WARNING: Microwaves are extremely hazardous to repair. The reason for this is because they store thousands of volts of electricity in their capacitors even after you have unplugged them, so there is a high risk of electric shocks occurring. We recommend that only licensed technicians should attempt to test and replace electrical components.

Check the Thermoprotector

Another component to check is the thermoprotector. The role of this component is to cut off voltage to the microwave when it overheats. You can check the thermoprotector by:

  1. Making sure the microwave is unplugged from its power source.
  2. Check the thermoprotector with a multimeter to see if it has continuity.
  3. If the thermoprotector does not have continuity, you can attempt to reset it. If that doesn’t work, it will need to be replaced.
  4. If it does have continuity, then it is fine.

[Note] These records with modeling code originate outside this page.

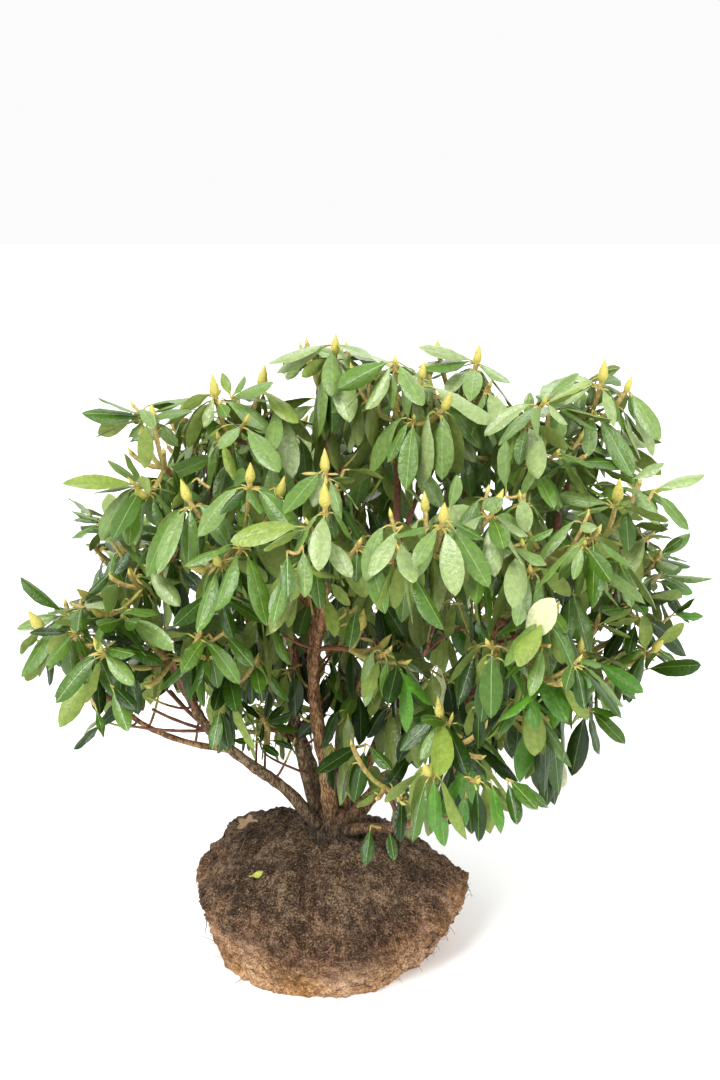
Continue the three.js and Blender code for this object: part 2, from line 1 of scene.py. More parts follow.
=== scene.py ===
"""Looks for the rhododendron: its crown, wood and root ball in full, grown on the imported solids.

The growth rule is the one that shapes the solids. It is written again here, in millimetres, and
carried on to side shoots, whorls of curved leaves, buds and bracts. The soil, bark and roots get
their relief from noise that is worked out from each point's place, so every run is the same.
"""
import itertools
import math

import bpy
import numpy as np
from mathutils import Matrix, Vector


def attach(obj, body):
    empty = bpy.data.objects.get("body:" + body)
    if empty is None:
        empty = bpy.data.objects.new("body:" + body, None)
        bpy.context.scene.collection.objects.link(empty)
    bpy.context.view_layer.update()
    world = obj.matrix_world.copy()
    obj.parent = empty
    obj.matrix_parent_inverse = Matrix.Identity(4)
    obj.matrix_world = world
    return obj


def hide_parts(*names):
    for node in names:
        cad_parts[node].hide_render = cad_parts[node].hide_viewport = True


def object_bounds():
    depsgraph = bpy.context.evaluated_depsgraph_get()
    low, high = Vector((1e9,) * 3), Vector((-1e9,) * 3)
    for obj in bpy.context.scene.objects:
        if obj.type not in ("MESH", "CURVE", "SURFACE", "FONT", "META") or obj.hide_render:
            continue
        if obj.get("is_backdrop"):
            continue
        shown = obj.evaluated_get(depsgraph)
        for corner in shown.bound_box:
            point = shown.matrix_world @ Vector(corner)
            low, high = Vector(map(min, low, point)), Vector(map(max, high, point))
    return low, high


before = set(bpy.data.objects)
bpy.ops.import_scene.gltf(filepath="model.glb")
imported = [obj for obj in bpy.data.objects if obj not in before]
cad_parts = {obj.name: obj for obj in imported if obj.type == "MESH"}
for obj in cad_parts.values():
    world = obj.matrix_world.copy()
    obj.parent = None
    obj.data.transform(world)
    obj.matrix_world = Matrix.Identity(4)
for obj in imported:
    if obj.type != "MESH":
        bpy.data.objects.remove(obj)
cad_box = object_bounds()

# ---- Driving values, in millimetres unless said ----------------------------------------------

MM = 0.001  # the growth rule works in millimetres and the scene in metres

CAMERA = {"place": (50, -2420, 1446), "pitch": math.radians(16.16), "lens": 50, "film": 36}
PICTURE = {"width": 720, "height": 1080}

BALL = {"top_height": 205, "seat_radius": 64, "fall": 1.4}  # `fall` rounds the slope of its top
COLLAR = {"radius": 46, "height": 52, "x": 2, "y": 2, "sides": 48, "relief": 2.6}
LEAD = 24  # how far a limb that carries on from another's tip runs straight
# The limbs' meshes: their rings and sides, how slim they are beside the solids, and their relief.
LIMB = {
    "ring_step": 4, "slim": 0.92, "relief": 0.1, "flare": 0.3, "flare_run": 18,
    "thick": 10, "thick_sides": 20, "thin_sides": 14,
}
STEM = {"foot_radius": 4.9, "hub_radius": 4.2, "pull": 0.45, "along": 0.8}
SHOOT = {"radius": 4.3, "neck": 18, "longest_neck": 0.4, "elbow": 0.6, "dip": 0.33}
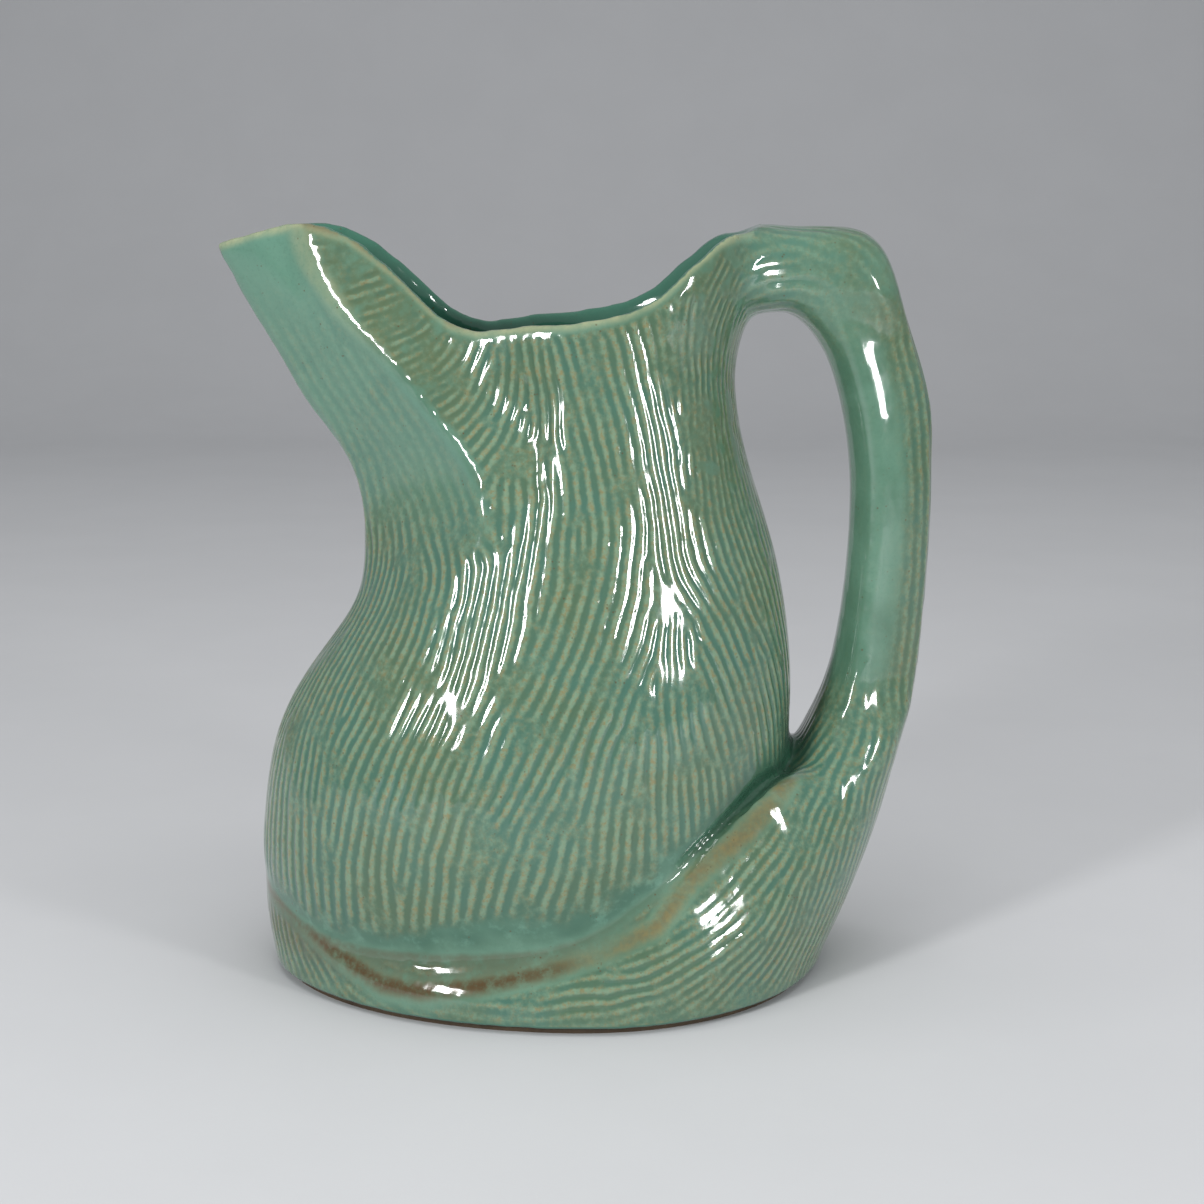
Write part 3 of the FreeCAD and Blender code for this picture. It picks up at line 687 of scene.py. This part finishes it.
def combed_clay():
    """The whole glazed pitcher in one mesh, combed, with its masks stored on the vertices."""
    clay = remeshed_clay()
    near = node_distances(vertex_places(clay))
    soften_seams(clay, near)
    outer = outer_mask(clay, near)
    for name in ("body", "skirt", "handle"):
        with_values(clay, name, near[name])
    with_values(clay, "outer", outer.astype(float))
    fine = refined(clay, outer)
    bpy.data.meshes.remove(clay)
    around = Neighbours(fine)
    places = around.relaxed(vertex_places(fine), 0.5, FINE_ROUNDS)
    move_vertices(fine, places)
    normals = vertex_normals(fine)
    zones = Zones(places, *(values_of(fine, name) for name in ("body", "skirt", "handle", "outer")))
    for name in ("body", "skirt", "handle", "outer"):
        fine.attributes.remove(fine.attributes[name])
    ridge, clear = comb_pattern(places, normals, zones, comb_guides(places, normals, zones))
    zone_share = zones.comb_share()
    share = zone_share * clear
    furrow = 1.0 - smooth_step(ridge, -0.1, 0.95)
    move_vertices(fine, places - normals * (COMB_DEPTH * share * zones.comb_depth() * furrow)[:, None])
    with_values(fine, "comb_ridge", 0.5 + (ridge - 0.5) * share)
    with_values(fine, "comb_share", zone_share)
    for name in GLAZE_ZONES:
        with_values(fine, name, getattr(zones, name)())
    with_values(fine, "inside_glaze", 1.0 - zones.outer)
    with_values(fine, "surface_way", vertex_normals(fine))
    return fine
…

WARNING: Please be careful when repairing a microwave. Only licensed technicians should attempt to test and replace electrical components due to the risk of electric shock.

Replace the Main Control Board

The final component to check if you still haven’t found the cause of why your microwave isn’t working is the main control board. It is quite uncommon for the main control board to be the reason why your microwave won’t work, but it can happen. Once you have checked all of the above-recommended fixes you should then replace the main control board and see if that fixes the problem.

WARNING: Microwaves are extremely hazardous to fix if you don’t have the proper training. This is because they store thousands of volts of electricity in their capacitors even after you have unplugged them, and there is a high risk of electric shocks occurring. Therefore, only licensed technicians should attempt to test and replace electrical components.